_Objective_
Exactly as they appear, output all of the entries.

_Provided material_

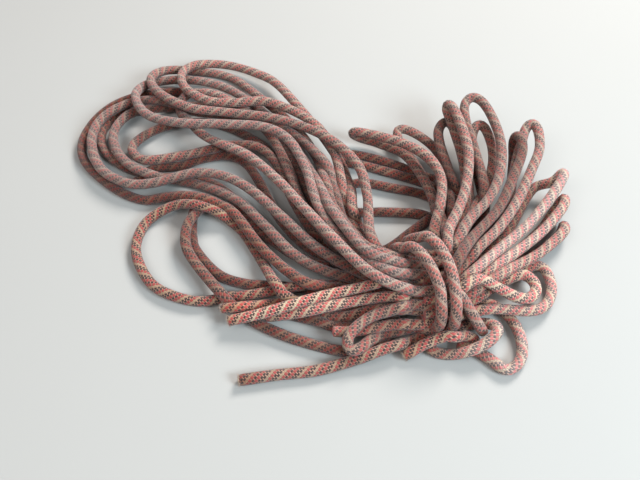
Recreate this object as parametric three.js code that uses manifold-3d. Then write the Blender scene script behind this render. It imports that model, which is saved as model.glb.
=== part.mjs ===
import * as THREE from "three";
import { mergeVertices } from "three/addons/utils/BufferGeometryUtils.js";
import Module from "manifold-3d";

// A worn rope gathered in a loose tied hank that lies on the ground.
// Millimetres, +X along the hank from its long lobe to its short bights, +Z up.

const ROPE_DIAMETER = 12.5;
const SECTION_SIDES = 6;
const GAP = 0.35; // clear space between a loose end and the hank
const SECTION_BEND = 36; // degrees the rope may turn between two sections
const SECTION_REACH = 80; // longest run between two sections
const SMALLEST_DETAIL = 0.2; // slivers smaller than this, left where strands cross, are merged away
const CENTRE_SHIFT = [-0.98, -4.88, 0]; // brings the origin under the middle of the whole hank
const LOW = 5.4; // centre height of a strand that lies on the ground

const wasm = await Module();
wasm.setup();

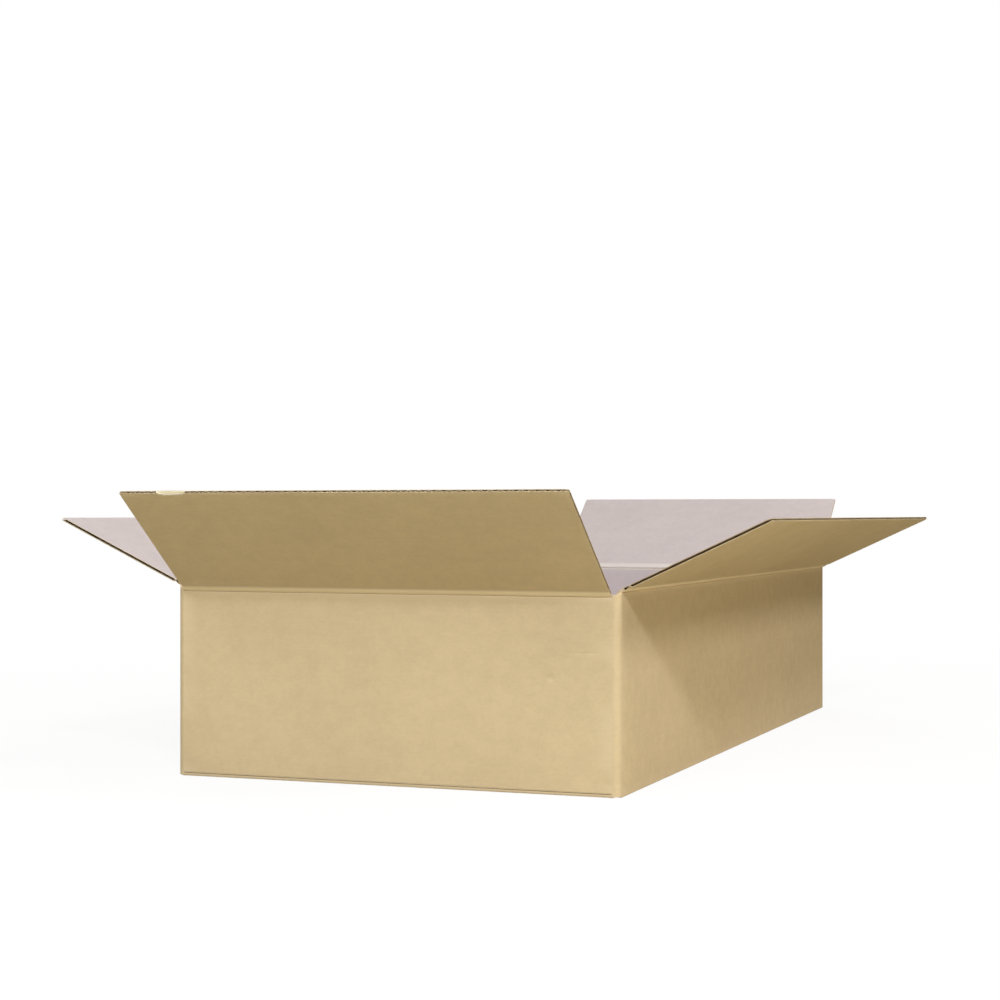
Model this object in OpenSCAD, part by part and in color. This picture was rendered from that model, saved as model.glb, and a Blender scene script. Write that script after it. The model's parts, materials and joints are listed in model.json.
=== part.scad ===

_Answer to this problem_
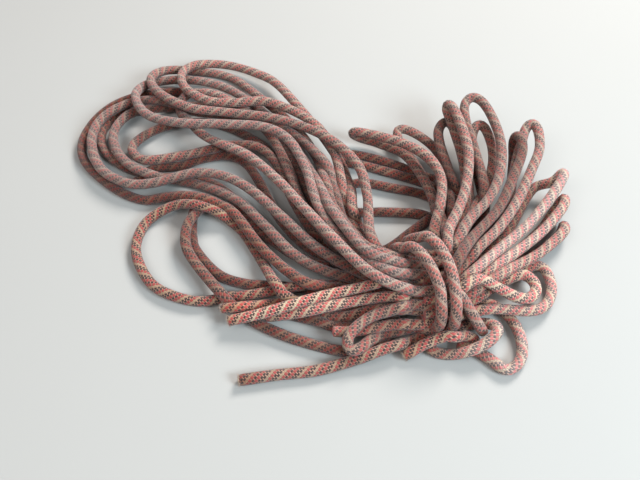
Recreate this object as parametric three.js code that uses manifold-3d. Then write the Blender scene script behind this render. It imports that model, which is saved as model.glb.
=== part.mjs ===
import * as THREE from "three";
import { mergeVertices } from "three/addons/utils/BufferGeometryUtils.js";
import Module from "manifold-3d";

// A worn rope gathered in a loose tied hank that lies on the ground.
// Millimetres, +X along the hank from its long lobe to its short bights, +Z up.

const ROPE_DIAMETER = 12.5;
const SECTION_SIDES = 6;
const GAP = 0.35; // clear space between a loose end and the hank
const SECTION_BEND = 36; // degrees the rope may turn between two sections
const SECTION_REACH = 80; // longest run between two sections
const SMALLEST_DETAIL = 0.2; // slivers smaller than this, left where strands cross, are merged away
const CENTRE_SHIFT = [-0.98, -4.88, 0]; // brings the origin under the middle of the whole hank
const LOW = 5.4; // centre height of a strand that lies on the ground

const wasm = await Module();
wasm.setup();

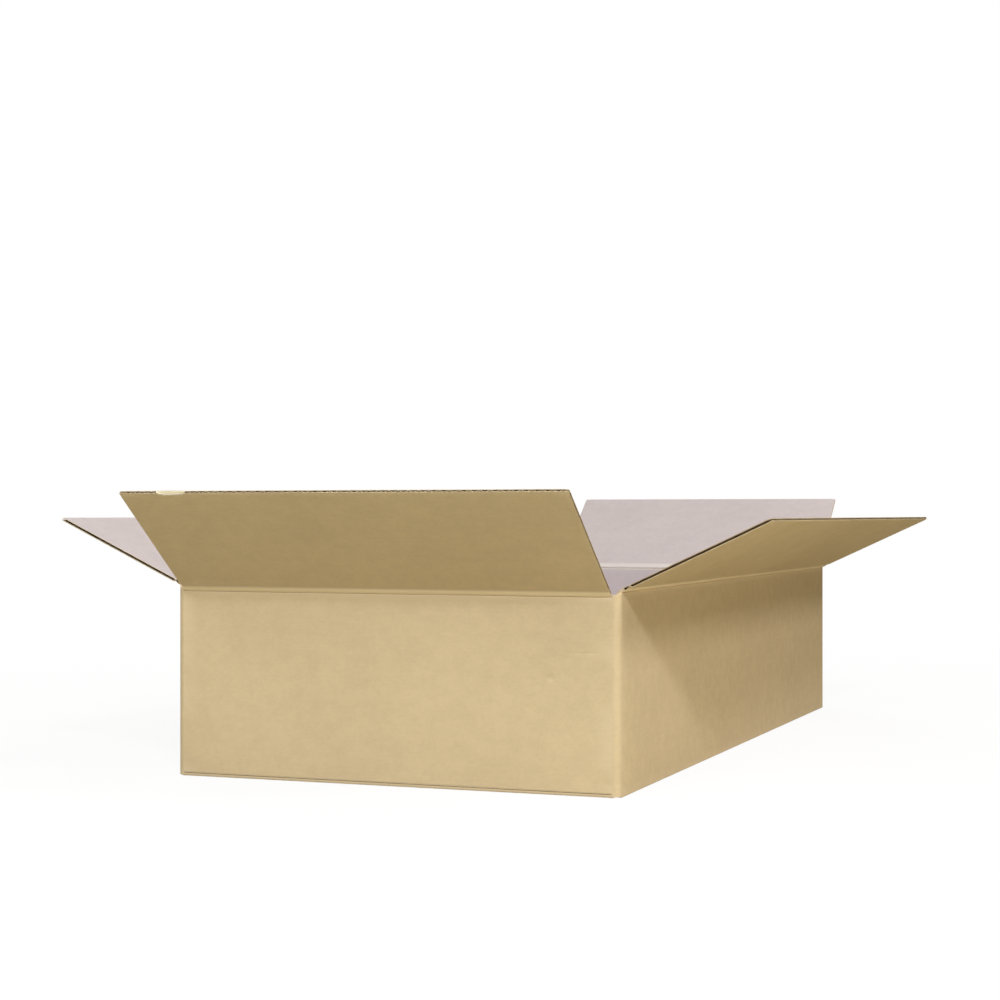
Model this object in OpenSCAD, part by part and in color. This picture was rendered from that model, saved as model.glb, and a Blender scene script. Write that script after it. The model's parts, materials and joints are listed in model.json.
=== part.scad ===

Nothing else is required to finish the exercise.